SymSpell is an algorithm, rather than a turn-key product. It's purpose is to find all terms/candidates from a large dictionary which are within a maximum edit distance (Damerau-Levenshtein) to an input term in a very short time (to my knowledge much faster than any other algorithm). The possible applications are far beyond spell checking.
A developer can use SymSpell as core technology to extremely fast find approximate matches from a dictionary within a maximum edit distance.
The developer can then customize/extend it with additional pre- and post processing modules according to his specific requirements in order to build/extend a product.

How can I add those words to the dictionary?

The SymSpell dictionary is a plan text file in UTF-8 encoding. You can edit and add terms to it with any text editor.

For example, people who misspell broadband as brodband should be autocorrected to broadband.

If you want to auto correct a text file, you have to read the source text file yourself, split it into terms, feed one term at a time to SymSpell, and write either the original term or one of the terms suggested by SymSpell to the destination file.
SymSpell orders the suggestions by edit distance and word frequency (for equal edit distance). It's your duty to choose the suggestion which is most likely in your context (based word frequencies in your specific domain, typical errors from your customer base, assisted by deep learning etc.)
It is your duty to remember/restore upper/lower case information and punctuation.

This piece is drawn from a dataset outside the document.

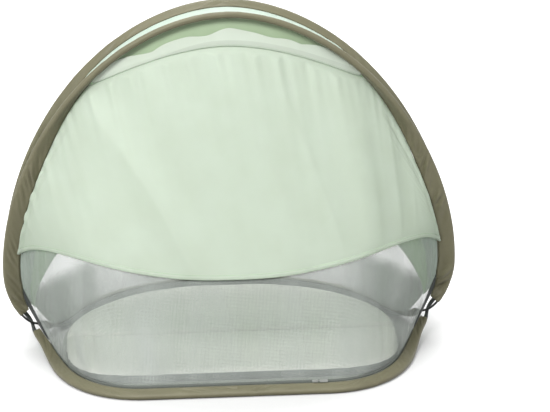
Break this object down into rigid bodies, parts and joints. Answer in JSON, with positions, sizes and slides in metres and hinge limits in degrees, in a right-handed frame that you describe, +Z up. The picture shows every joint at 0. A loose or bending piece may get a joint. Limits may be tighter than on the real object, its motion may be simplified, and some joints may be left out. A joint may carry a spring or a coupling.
{
  "type": "baby travel tent",
  "caption": "Free-standing pop-up baby tent on two crossed hoops, with a net door, a sun shade over it, a cloth back and a padded folding floor.",
  "frame": {"origin": "middle of the floor's underside, 25 mm behind the crease where the tent folds", "axes": "+X to the right of a viewer who faces the door, +Y to the back, +Z up; the door faces -Y"},
  "size_m": [0.8886, 0.6682, 0.6787],
  "materials": {
    "steel_wire": "black coated spring steel",
    "olive_sleeve": "woven polyester, matte",
    "mint_cloth": "coated woven polyester, soft sheen",
    "mint_lining": "coated woven polyester in shade",
    "net": "fine knitted netting",
    "charcoal_tape": "woven tape, matte",
    "floor_cloth": "coated woven polyester, matte",
    "pad_cover": "soft woven polyester over thin foam",
    "crimp": "zinc plated",
    "zip_metal": "die-cast zinc, satin"
  },
  "bodies": {
    "rear_half": {"rear_arch_wire": "steel_wire", "rear_base_wire": "steel_wire", "rear_arch_sleeve": "olive_sleeve", "rear_base_sleeve": "olive_sleeve", "rear_canopy": "mint_cloth", "rear_net": "net", "roof_gusset": "mint_cloth", "rear_floor": "floor_cloth", "rear_pad": "pad_cover", "rear_kerb": "floor_cloth", "rear_wire_cover_left": "charcoal_tape", "rear_wire_cover_right": "charcoal_tape", "rear_ferrule": "crimp"},
    "front_half": {"front_arch_wire": "steel_wire", "front_base_wire": "steel_wire", "front_arch_sleeve": "olive_sleeve", "front_base_sleeve": "olive_sleeve", "valance": "mint_lining", "header_band": "mint_cloth", "front_floor": "floor_cloth", "front_pad": "pad_cover", "front_kerb": "floor_cloth", "front_wire_cover_left": "charcoal_tape", "front_wire_cover_right": "charcoal_tape", "front_ferrule": "crimp", "zip_chain": "charcoal_tape"},
    "front_door": {"door_net": "net", "door_binding_left": "charcoal_tape", "door_binding_right": "charcoal_tape"},
    "sun_shade_panel": {"sun_shade": "mint_cloth", "shade_hem": "mint_cloth"},
    "zip_slider_body": {"zip_slider": "zip_metal"},
    "zip_pull_body": {"zip_pull": "zip_metal"}
  },
  "joints": [
    {"name": "half_fold", "type": "hinge", "parent": "rear_half", "child": "front_half", "pos_m": [0, -0.025, 0.046], "axis": [-1, 0, 0], "range_deg": [0, 8], "deforming": ["roof_gusset"]},
    {"name": "door_lift", "type": "hinge", "parent": "front_half", "child": "front_door", "pos_m": [0, -0.09048, 0.61338], "axis": [-1, 0, 0], "range_deg": [0, 75]},
    {"name": "shade_lift", "type": "hinge", "parent": "front_door", "child": "sun_shade_panel", "pos_m": [0, -0.0917, 0.61382], "axis": [-1, 0, 0], "range_deg": [0, 60]},
    {"name": "zip_run", "type": "slide", "parent": "front_half", "child": "zip_slider_body", "axis": [-1, 0, 0], "range_m": [0, 0.29]},
    {"name": "pull_swing", "type": "hinge", "parent": "zip_slider_body", "child": "zip_pull_body", "pos_m": [0.14496, -0.312, 0.01883], "axis": [0, -0.3777, -0.9259], "range_deg": [0, 150]}
  ]
}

Is there a detailed package documentation

Currently there is no documentation beyond the readme.
But there is a lot of additional information in the linked blog posts

Symspell has three methods:

  1. Lookup
  2. LookUpCompound
  3. WordSegmentation

Lookup (Single word spelling correction )
Lookup provides a very fast spelling correction of single words.

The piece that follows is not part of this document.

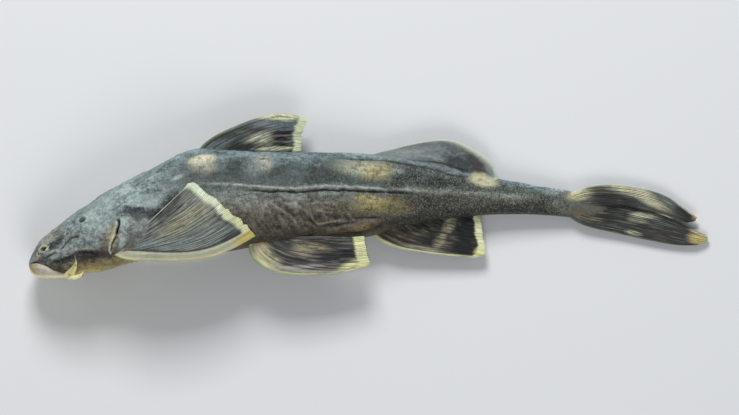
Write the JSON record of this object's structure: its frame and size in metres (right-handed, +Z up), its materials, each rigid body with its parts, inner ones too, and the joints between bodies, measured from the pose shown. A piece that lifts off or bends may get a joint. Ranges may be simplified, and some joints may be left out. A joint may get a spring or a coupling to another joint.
{
  "type": "dried catfish",
  "caption": "Whole dried catfish lying on its right side, slender body with a flat-bellied head, short barbels, broad paired fins, a low fleshy back fin and a forked tail.",
  "frame": {"origin": "middle of the bounding box seen from above, on the surface that the fish lies on", "axes": "+X from the snout to the tail, +Y from the belly to the back, +Z up out of the left flank"},
  "size_m": [0.1904, 0.0464, 0.0283],
  "materials": {
    "dried_skin": "satin, finely wrinkled dark grey skin with cream blotches and cream fin edges"
  },
  "bodies": {
    "root": {"dried_catfish": "dried_skin"}
  },
  "joints": []
}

A Verbosity parameter allows to control the number of returned results:

  • Top: Top suggestion with the highest term frequency of the suggestions of smallest edit distance found.
  • Closest: All suggestions of smallest edit distance found, suggestions ordered by term frequency.
  • All: All suggestions within maxEditDistance, suggestions ordered by edit distance, then by term frequency.

The Maximum edit distance parameter controls up to which edit distance words from the dictionary should be treated as suggestions.
The required Word frequency dictionary can either be directly loaded from text files (LoadDictionary) or generated from a large text corpus (CreateDictionary).

LookupCompound (Compound aware multi-word spelling correction )

LookupCompound can insert only a single space into a token (string fragment separated by existing spaces). It is intended for spelling correction of word segmented text but can fix an occasional missing space. There are fewer variants to generate and evaluate because of the single space restriction per token. Therefore it is faster and the quality of the correction is usually better.
It returns only a single (best/most likely) correction suggestion, not multiple possible variants.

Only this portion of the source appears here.